|John and Gerry's Orchids of Britain and Europe|
|Home||Back to Dactylorhiza species||Links|
Dactylorhiza purpurella ssp cambrensis
D. cambrensis is a marsh orchid first described from Wales in 1961 and known by several synonyms which variously ascribe it full species, sub species or simple varietal status.
This is a taxon whose range isn't fully understood, not least because of its geographically similar distribution and morphological resemblance to D. purpurella. An additional complication, common when attempting to distinguish many Dactylorhiza species, is that of hybridization and perhaps more relevantly, gene introgression over many years. The distribution of D. cambrensis is centred on the north and west coast of Wales but is also reported from the north of both England and Scotland, though these non Welsh populations are treated with a degree of circumspection by some authorities.

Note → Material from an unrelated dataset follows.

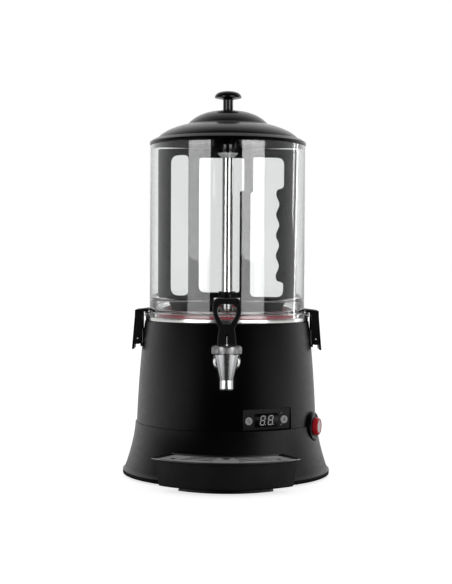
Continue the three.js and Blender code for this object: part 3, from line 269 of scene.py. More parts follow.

This species is seldom found far from the sea, damp slacks within coastal sand dunes being very much its preferred habitat choice. In these situations it's often found growing alongside its close relative D. purpurella, a species which at first sight can be remarkably similar but one where differences can be detected on closer inspection. D. cambrensis is typically a more robust plant with an inflorescence comprised of a larger number of tightly packed flowers which are noticeably paler than the deep magenta colouration of D. purpurella. The flowers also differ in lip shape, being distinctly tri-lobed as opposed to the diamond shape of D. purpurella. Leaf markings are also a useful indicator with D. cambrensis usually exhibiting strong spotting and/or characteristic dark rings. This feature is however diagnostically unreliable as D. purpurella can also be spotted and conversely D. cambrensis unmarked.
The pictures are from north Wales and date from the beginning of June.